There are many more examples; please do not restrict discussion of health to humans when there is a whole planet full of life that we are actively poisoning with chemicals like glyphosate.
Liza Ryan
San Rafael, Calif.
To the Editor:
I am a board-certified pediatrician. In 2023, the American Academy of Pediatrics published a clinical report that didn't condemn genetic engineering but cautioned that its main use, engineering crops to survive repeated sprayings of Roundup, means the herbicide ends up in our food. The report cited studies linking glyphosate exposure to cancers and endocrine disruption.
Michael Grunwald notes in his essay that glyphosate blocks an enzyme that is found in plants, but is "nonexistent in animals," and he states that it "can kill weeds without harming anything else." He overlooks, however, the fact that this enzyme exists in the bacteria that make up our microbiome.
Glyphosate's antimicrobial effect can upset the balance of the trillions of beneficial bacteria that live in and on our bodies. Bacterial imbalances are increasingly linked to poor health.
Glyphosate use has surged over the last three decades, while our nation's health has deteriorated. Many peer-reviewed studies now document the adverse health effects of glyphosate-based herbicides. That evidence suggests that Roundup is far from completely safe.
Lee A. Evslin
Kapaa, Hawaii
To the Editor:
Michael Grunwald's defense of glyphosate is less science than spin. He frames the debate as wellness warriors versus regulators, but sidesteps a deeper truth: Science in agriculture is not neutral. It has long been politicized by the corporate sector. Regulators lean on industry-funded studies while dismissing independent, peer-reviewed evidence that threatens profits.
Mexico's own national science dossier on glyphosate and genetically modified corn is rigorous, peer-reviewed and alarming, and documented real risks to health and biodiversity. Instead of reckoning with that research, the United States and agribusiness lobby waved it away in favor of science for hire.
Both the MAHA movement and corporate apologists erase the real crisis: a food system captive to agribusiness, where what counts as sound science is dictated by those with the most to lose.
If we cannot tell the difference between independent science and corporate propaganda, then we've already surrendered the future of our food -- and our health -- to industry.
Loren Cardeli
Mexico City
To the Editor:
Michael Grunwald's piece essentially parrots chemical companies' talking points about Roundup's health effects and misleads readers about its importance for the future of food. Roundup may be largely safe for consumers, but there are enough questions about its health effects on farmers and pesticide applicators that Roundup's manufacturer, Bayer, has paid out more than $10 billion to settle lawsuits for human health effects.
Bayer sells most Roundup as a weedkiller for genetically modified corn and soybean crops that produce vast amounts of biofuels, cattle feed and ultraprocessed foods. That is not what we need to fix a food system that leaves roughly two billion people around the world with food insecurity, including one in seven Americans, many of them hungry or malnourished, and that contributes to rates of diabetes and obesity that cost trillions globally. What we do need is a food system that nourishes people without destroying the planet.

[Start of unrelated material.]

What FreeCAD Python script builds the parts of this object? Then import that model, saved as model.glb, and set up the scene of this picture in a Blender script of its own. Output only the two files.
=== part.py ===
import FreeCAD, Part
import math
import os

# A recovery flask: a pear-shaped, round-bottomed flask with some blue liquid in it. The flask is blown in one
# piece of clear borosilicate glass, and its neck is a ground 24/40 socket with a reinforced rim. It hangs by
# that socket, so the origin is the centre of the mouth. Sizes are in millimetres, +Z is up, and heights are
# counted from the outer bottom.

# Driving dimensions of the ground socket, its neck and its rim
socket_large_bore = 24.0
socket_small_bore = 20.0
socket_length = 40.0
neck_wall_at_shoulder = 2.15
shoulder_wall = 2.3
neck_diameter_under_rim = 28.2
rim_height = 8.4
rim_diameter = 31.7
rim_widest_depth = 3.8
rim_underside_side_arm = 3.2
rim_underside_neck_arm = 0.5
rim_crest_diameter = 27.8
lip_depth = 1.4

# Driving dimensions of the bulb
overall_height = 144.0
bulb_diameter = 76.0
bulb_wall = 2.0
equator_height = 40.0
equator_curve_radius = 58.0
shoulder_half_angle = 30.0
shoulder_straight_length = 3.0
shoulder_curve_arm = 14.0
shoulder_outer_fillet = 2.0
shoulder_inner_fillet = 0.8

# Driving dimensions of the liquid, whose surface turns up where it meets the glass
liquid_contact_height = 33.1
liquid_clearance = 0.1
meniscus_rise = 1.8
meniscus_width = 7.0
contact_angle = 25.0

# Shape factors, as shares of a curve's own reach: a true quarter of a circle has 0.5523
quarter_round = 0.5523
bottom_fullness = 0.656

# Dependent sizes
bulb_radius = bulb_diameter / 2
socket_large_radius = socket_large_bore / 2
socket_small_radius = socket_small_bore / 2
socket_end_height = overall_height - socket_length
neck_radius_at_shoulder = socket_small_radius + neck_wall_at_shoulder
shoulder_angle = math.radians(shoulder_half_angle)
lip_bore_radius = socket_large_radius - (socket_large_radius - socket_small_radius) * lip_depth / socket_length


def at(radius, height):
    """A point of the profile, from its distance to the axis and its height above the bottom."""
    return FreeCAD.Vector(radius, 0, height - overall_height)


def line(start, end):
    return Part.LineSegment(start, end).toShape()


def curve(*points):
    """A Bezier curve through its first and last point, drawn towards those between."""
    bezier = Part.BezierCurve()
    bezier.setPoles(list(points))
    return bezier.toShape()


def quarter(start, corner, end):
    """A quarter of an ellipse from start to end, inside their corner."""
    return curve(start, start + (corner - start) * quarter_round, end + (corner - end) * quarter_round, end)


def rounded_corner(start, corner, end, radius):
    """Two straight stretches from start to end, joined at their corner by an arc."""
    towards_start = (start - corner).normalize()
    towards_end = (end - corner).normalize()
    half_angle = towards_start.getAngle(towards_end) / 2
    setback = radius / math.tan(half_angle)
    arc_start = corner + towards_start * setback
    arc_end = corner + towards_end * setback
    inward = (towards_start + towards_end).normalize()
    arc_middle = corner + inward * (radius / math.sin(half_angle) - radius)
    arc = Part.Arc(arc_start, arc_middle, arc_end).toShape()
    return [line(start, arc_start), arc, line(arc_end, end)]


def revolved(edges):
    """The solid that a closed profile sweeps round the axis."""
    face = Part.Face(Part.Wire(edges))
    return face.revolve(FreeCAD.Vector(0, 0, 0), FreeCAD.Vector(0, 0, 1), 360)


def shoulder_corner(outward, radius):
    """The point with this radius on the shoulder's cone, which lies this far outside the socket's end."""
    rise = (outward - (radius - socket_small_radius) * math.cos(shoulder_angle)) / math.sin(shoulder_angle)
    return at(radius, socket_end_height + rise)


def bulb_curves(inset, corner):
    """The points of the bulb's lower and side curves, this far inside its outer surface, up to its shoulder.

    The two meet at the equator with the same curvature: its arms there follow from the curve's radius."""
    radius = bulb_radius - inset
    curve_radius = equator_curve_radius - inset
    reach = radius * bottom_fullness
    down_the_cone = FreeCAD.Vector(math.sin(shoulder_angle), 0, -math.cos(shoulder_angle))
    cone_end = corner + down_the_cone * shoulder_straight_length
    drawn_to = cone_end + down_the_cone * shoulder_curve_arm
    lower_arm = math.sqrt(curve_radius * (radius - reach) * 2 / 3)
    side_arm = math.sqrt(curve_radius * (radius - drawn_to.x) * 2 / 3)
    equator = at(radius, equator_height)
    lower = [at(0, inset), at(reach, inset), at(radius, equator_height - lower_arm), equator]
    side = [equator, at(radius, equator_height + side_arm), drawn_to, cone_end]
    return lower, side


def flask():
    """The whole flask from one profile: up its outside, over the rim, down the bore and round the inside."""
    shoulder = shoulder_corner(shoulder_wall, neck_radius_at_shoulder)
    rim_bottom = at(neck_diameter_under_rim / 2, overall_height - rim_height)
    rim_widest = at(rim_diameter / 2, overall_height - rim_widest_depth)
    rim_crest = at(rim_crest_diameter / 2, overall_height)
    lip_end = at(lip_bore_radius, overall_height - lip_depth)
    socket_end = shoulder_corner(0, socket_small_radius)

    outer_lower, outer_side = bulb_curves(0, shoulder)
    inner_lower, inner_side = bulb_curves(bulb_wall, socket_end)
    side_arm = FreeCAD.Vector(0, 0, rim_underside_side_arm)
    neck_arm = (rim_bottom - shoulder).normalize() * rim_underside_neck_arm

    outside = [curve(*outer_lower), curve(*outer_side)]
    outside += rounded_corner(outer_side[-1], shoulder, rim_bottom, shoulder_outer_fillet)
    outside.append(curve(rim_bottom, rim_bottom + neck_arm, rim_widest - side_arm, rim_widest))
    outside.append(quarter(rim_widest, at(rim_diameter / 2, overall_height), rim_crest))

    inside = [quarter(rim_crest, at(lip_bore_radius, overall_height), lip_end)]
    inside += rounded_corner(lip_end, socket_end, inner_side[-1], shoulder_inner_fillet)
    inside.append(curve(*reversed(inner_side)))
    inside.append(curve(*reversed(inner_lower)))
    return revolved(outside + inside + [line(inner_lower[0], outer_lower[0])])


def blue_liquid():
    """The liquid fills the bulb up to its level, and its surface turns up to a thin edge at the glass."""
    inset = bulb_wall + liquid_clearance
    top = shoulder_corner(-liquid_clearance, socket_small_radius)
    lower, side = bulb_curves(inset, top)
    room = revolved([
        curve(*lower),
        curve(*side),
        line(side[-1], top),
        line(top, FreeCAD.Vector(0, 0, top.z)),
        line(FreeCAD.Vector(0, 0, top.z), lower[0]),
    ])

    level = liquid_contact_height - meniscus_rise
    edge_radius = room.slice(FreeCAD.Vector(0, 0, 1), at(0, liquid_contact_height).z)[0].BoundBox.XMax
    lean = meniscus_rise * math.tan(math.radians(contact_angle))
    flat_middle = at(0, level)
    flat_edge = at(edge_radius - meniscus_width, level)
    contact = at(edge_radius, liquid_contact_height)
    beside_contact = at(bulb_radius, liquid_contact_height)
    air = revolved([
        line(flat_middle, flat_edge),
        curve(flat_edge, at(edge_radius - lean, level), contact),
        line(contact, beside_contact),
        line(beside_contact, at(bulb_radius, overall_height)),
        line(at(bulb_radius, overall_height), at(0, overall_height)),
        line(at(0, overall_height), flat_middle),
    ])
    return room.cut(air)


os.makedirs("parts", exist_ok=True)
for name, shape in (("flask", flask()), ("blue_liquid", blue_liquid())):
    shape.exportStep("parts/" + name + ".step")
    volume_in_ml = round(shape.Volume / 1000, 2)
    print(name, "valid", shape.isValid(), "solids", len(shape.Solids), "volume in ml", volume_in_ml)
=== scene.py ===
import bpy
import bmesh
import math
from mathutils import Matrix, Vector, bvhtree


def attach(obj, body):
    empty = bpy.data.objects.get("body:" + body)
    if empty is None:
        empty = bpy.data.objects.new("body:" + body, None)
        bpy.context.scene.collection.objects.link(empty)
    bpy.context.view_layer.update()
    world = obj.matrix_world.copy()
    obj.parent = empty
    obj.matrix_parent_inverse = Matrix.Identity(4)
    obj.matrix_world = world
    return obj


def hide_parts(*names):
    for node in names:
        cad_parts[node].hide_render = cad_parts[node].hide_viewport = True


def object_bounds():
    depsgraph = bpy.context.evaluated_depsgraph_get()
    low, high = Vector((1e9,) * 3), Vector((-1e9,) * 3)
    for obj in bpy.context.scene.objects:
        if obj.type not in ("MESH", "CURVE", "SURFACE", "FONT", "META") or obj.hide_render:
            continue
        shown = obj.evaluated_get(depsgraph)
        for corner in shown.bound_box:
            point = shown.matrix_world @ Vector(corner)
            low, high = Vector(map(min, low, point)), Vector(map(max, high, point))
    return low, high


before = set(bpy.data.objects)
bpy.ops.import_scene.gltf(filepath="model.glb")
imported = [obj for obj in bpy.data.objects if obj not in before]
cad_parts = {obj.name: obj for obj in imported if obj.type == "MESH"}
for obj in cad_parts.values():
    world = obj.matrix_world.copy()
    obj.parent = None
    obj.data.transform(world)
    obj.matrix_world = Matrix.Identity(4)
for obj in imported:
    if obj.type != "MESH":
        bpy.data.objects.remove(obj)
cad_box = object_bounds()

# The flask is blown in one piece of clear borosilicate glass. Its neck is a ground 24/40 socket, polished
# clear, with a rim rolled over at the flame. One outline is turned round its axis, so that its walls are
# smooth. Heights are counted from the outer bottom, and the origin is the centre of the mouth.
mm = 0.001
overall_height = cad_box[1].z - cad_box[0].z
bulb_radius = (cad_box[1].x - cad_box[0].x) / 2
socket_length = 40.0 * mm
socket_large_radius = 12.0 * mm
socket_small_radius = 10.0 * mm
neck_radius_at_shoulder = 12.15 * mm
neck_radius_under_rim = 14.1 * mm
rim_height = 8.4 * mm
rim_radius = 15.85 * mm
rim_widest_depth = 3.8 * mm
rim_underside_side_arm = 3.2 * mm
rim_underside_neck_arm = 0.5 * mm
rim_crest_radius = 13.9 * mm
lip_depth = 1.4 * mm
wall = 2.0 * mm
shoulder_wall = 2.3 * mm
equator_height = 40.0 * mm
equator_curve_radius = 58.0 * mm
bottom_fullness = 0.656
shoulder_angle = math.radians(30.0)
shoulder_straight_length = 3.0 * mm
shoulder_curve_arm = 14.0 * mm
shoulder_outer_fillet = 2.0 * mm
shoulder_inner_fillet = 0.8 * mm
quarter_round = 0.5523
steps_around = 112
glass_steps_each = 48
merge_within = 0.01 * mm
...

Agroecology, an approach to agriculture that integrates social and ecological principles to create sustainable farming and food systems, provides a framework for getting us there. In a debate with Mr. Grunwald in April, I explained how agroecology interweaves multiple fields of science with the wisdom of farmers past and present. We have decades of evidence that it is working all over the world. What we haven't had is the political will to make it the foundation of our food system.
Tim Bowles
Barcelona, Spain
The writer is a professor of agroecology at the University of California, Berkeley.